## begin

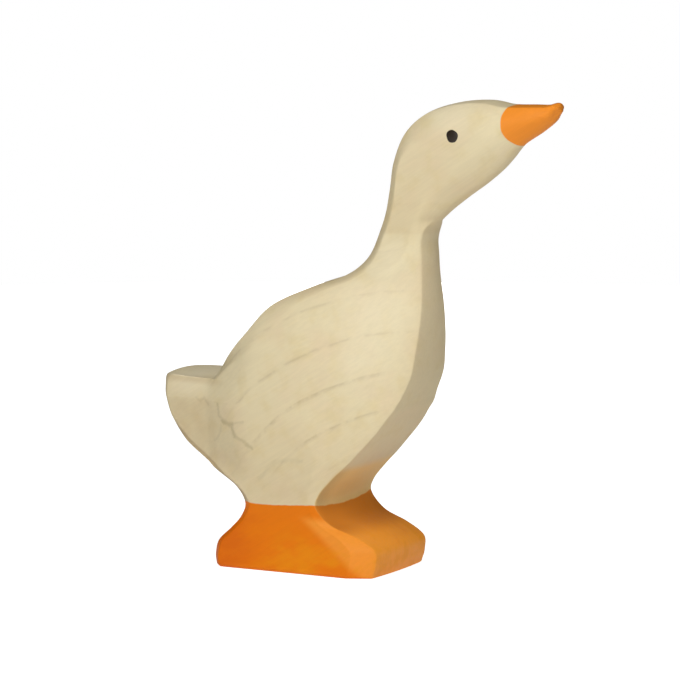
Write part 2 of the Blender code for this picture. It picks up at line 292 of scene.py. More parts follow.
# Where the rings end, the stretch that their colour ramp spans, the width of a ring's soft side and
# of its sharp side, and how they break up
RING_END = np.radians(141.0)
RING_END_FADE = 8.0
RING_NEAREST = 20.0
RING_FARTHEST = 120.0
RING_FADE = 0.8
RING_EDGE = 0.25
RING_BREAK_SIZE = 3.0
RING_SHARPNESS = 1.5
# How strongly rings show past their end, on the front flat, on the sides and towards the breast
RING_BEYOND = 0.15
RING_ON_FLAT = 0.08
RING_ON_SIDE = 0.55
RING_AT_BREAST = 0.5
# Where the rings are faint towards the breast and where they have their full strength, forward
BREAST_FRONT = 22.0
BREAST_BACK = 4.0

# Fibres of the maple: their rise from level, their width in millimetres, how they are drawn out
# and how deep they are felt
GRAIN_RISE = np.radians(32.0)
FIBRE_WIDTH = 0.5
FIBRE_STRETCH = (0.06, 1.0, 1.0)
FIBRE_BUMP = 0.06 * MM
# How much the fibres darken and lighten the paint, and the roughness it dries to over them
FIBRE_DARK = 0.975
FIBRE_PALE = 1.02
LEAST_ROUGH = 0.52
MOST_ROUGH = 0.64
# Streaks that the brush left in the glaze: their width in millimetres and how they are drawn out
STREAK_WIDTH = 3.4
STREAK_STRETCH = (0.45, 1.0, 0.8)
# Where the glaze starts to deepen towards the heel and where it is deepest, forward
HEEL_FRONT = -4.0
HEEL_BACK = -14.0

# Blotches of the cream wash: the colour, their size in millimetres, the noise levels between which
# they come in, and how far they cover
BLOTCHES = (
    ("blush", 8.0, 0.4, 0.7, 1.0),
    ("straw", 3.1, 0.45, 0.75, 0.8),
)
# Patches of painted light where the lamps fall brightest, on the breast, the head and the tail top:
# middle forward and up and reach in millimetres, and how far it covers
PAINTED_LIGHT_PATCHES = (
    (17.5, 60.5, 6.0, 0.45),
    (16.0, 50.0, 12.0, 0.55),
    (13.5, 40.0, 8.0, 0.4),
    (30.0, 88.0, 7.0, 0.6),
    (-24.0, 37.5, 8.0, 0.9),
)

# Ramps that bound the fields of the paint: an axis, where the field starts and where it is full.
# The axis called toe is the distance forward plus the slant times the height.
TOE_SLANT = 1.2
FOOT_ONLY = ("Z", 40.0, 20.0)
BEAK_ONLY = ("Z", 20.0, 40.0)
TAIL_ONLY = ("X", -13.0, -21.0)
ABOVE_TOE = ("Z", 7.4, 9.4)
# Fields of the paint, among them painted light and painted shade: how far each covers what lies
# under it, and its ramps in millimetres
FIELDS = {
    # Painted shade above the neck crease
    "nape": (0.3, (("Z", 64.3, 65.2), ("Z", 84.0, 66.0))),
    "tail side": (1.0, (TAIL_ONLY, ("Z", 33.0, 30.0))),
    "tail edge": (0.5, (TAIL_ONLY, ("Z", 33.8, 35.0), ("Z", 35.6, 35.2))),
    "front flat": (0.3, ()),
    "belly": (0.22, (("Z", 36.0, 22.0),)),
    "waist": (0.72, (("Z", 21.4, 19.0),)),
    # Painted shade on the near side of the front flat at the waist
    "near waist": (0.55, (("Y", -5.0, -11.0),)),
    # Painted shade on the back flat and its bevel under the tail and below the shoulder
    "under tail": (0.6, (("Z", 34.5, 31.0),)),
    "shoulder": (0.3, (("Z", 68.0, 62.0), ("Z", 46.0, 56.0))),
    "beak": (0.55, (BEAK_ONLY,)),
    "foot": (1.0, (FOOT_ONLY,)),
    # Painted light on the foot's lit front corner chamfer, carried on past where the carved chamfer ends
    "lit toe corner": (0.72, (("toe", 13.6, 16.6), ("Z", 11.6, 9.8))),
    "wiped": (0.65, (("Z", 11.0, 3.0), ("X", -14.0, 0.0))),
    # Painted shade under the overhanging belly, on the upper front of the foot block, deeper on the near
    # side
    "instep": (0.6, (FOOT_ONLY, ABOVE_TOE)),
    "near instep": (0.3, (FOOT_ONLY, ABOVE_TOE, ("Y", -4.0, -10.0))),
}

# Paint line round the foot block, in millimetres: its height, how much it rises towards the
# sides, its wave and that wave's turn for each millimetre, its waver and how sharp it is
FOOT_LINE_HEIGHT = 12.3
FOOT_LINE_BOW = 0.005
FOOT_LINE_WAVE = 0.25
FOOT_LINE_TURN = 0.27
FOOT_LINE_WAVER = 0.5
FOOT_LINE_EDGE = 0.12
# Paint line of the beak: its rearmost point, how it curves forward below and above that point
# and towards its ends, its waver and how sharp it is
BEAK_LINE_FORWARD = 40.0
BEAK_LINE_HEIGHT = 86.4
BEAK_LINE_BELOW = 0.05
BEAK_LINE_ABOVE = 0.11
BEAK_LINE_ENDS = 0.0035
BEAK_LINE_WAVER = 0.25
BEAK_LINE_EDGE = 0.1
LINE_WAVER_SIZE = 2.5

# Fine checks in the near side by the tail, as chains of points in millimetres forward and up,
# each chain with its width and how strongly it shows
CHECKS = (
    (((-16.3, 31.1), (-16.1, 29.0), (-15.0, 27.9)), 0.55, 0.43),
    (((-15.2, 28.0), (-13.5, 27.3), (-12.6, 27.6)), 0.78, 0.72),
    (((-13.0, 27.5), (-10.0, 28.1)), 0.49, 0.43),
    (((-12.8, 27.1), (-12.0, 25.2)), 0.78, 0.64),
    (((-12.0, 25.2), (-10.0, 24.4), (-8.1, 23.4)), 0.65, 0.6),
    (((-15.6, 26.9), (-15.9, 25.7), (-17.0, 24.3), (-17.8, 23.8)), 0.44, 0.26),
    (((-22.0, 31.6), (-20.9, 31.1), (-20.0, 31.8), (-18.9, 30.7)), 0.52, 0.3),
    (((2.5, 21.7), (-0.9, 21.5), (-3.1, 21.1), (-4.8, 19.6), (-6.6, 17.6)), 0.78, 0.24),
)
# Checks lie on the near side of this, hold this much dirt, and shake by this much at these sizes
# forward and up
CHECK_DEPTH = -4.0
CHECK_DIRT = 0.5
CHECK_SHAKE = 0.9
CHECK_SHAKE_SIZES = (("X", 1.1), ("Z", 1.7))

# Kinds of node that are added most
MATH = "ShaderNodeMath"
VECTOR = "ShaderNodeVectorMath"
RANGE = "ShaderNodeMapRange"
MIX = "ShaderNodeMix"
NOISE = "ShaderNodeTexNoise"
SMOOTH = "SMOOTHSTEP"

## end

→ **SHORT PROBLEM**
All of the data needs to be reproduced exactly, with no line missing.

→ **SOLUTION BELOW**
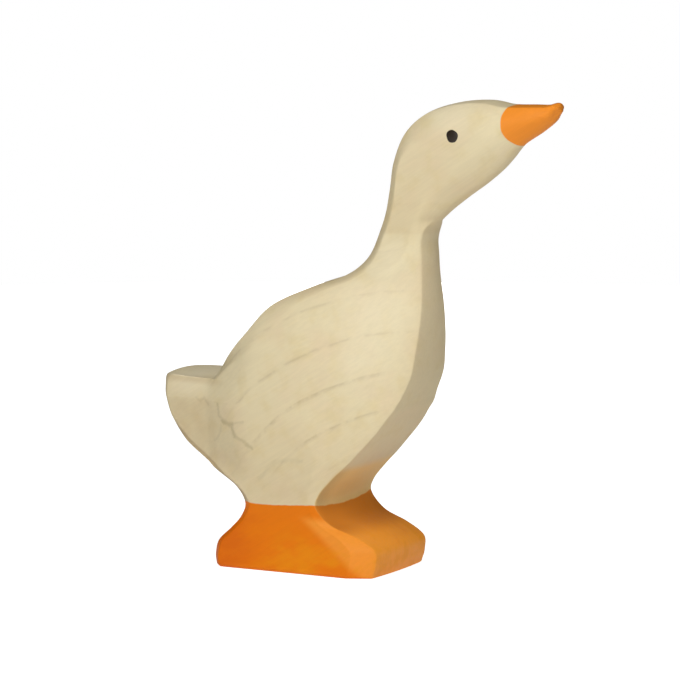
Write part 2 of the Blender code for this picture. It picks up at line 292 of scene.py. More parts follow.
# Where the rings end, the stretch that their colour ramp spans, the width of a ring's soft side and
# of its sharp side, and how they break up
RING_END = np.radians(141.0)
RING_END_FADE = 8.0
RING_NEAREST = 20.0
RING_FARTHEST = 120.0
RING_FADE = 0.8
RING_EDGE = 0.25
RING_BREAK_SIZE = 3.0
RING_SHARPNESS = 1.5
# How strongly rings show past their end, on the front flat, on the sides and towards the breast
RING_BEYOND = 0.15
RING_ON_FLAT = 0.08
RING_ON_SIDE = 0.55
RING_AT_BREAST = 0.5
# Where the rings are faint towards the breast and where they have their full strength, forward
BREAST_FRONT = 22.0
BREAST_BACK = 4.0

# Fibres of the maple: their rise from level, their width in millimetres, how they are drawn out
# and how deep they are felt
GRAIN_RISE = np.radians(32.0)
FIBRE_WIDTH = 0.5
FIBRE_STRETCH = (0.06, 1.0, 1.0)
FIBRE_BUMP = 0.06 * MM
# How much the fibres darken and lighten the paint, and the roughness it dries to over them
FIBRE_DARK = 0.975
FIBRE_PALE = 1.02
LEAST_ROUGH = 0.52
MOST_ROUGH = 0.64
# Streaks that the brush left in the glaze: their width in millimetres and how they are drawn out
STREAK_WIDTH = 3.4
STREAK_STRETCH = (0.45, 1.0, 0.8)
# Where the glaze starts to deepen towards the heel and where it is deepest, forward
HEEL_FRONT = -4.0
HEEL_BACK = -14.0

# Blotches of the cream wash: the colour, their size in millimetres, the noise levels between which
# they come in, and how far they cover
BLOTCHES = (
    ("blush", 8.0, 0.4, 0.7, 1.0),
    ("straw", 3.1, 0.45, 0.75, 0.8),
)
# Patches of painted light where the lamps fall brightest, on the breast, the head and the tail top:
# middle forward and up and reach in millimetres, and how far it covers
PAINTED_LIGHT_PATCHES = (
    (17.5, 60.5, 6.0, 0.45),
    (16.0, 50.0, 12.0, 0.55),
    (13.5, 40.0, 8.0, 0.4),
    (30.0, 88.0, 7.0, 0.6),
    (-24.0, 37.5, 8.0, 0.9),
)

# Ramps that bound the fields of the paint: an axis, where the field starts and where it is full.
# The axis called toe is the distance forward plus the slant times the height.
TOE_SLANT = 1.2
FOOT_ONLY = ("Z", 40.0, 20.0)
BEAK_ONLY = ("Z", 20.0, 40.0)
TAIL_ONLY = ("X", -13.0, -21.0)
ABOVE_TOE = ("Z", 7.4, 9.4)
# Fields of the paint, among them painted light and painted shade: how far each covers what lies
# under it, and its ramps in millimetres
FIELDS = {
    # Painted shade above the neck crease
    "nape": (0.3, (("Z", 64.3, 65.2), ("Z", 84.0, 66.0))),
    "tail side": (1.0, (TAIL_ONLY, ("Z", 33.0, 30.0))),
    "tail edge": (0.5, (TAIL_ONLY, ("Z", 33.8, 35.0), ("Z", 35.6, 35.2))),
    "front flat": (0.3, ()),
    "belly": (0.22, (("Z", 36.0, 22.0),)),
    "waist": (0.72, (("Z", 21.4, 19.0),)),
    # Painted shade on the near side of the front flat at the waist
    "near waist": (0.55, (("Y", -5.0, -11.0),)),
    # Painted shade on the back flat and its bevel under the tail and below the shoulder
    "under tail": (0.6, (("Z", 34.5, 31.0),)),
    "shoulder": (0.3, (("Z", 68.0, 62.0), ("Z", 46.0, 56.0))),
    "beak": (0.55, (BEAK_ONLY,)),
    "foot": (1.0, (FOOT_ONLY,)),
    # Painted light on the foot's lit front corner chamfer, carried on past where the carved chamfer ends
    "lit toe corner": (0.72, (("toe", 13.6, 16.6), ("Z", 11.6, 9.8))),
    "wiped": (0.65, (("Z", 11.0, 3.0), ("X", -14.0, 0.0))),
    # Painted shade under the overhanging belly, on the upper front of the foot block, deeper on the near
    # side
    "instep": (0.6, (FOOT_ONLY, ABOVE_TOE)),
    "near instep": (0.3, (FOOT_ONLY, ABOVE_TOE, ("Y", -4.0, -10.0))),
}

# Paint line round the foot block, in millimetres: its height, how much it rises towards the
# sides, its wave and that wave's turn for each millimetre, its waver and how sharp it is
FOOT_LINE_HEIGHT = 12.3
FOOT_LINE_BOW = 0.005
FOOT_LINE_WAVE = 0.25
FOOT_LINE_TURN = 0.27
FOOT_LINE_WAVER = 0.5
FOOT_LINE_EDGE = 0.12
# Paint line of the beak: its rearmost point, how it curves forward below and above that point
# and towards its ends, its waver and how sharp it is
BEAK_LINE_FORWARD = 40.0
BEAK_LINE_HEIGHT = 86.4
BEAK_LINE_BELOW = 0.05
BEAK_LINE_ABOVE = 0.11
BEAK_LINE_ENDS = 0.0035
BEAK_LINE_WAVER = 0.25
BEAK_LINE_EDGE = 0.1
LINE_WAVER_SIZE = 2.5

# Fine checks in the near side by the tail, as chains of points in millimetres forward and up,
# each chain with its width and how strongly it shows
CHECKS = (
    (((-16.3, 31.1), (-16.1, 29.0), (-15.0, 27.9)), 0.55, 0.43),
    (((-15.2, 28.0), (-13.5, 27.3), (-12.6, 27.6)), 0.78, 0.72),
    (((-13.0, 27.5), (-10.0, 28.1)), 0.49, 0.43),
    (((-12.8, 27.1), (-12.0, 25.2)), 0.78, 0.64),
    (((-12.0, 25.2), (-10.0, 24.4), (-8.1, 23.4)), 0.65, 0.6),
    (((-15.6, 26.9), (-15.9, 25.7), (-17.0, 24.3), (-17.8, 23.8)), 0.44, 0.26),
    (((-22.0, 31.6), (-20.9, 31.1), (-20.0, 31.8), (-18.9, 30.7)), 0.52, 0.3),
    (((2.5, 21.7), (-0.9, 21.5), (-3.1, 21.1), (-4.8, 19.6), (-6.6, 17.6)), 0.78, 0.24),
)
# Checks lie on the near side of this, hold this much dirt, and shake by this much at these sizes
# forward and up
CHECK_DEPTH = -4.0
CHECK_DIRT = 0.5
CHECK_SHAKE = 0.9
CHECK_SHAKE_SIZES = (("X", 1.1), ("Z", 1.7))

# Kinds of node that are added most
MATH = "ShaderNodeMath"
VECTOR = "ShaderNodeVectorMath"
RANGE = "ShaderNodeMapRange"
MIX = "ShaderNodeMix"
NOISE = "ShaderNodeTexNoise"
SMOOTH = "SMOOTHSTEP"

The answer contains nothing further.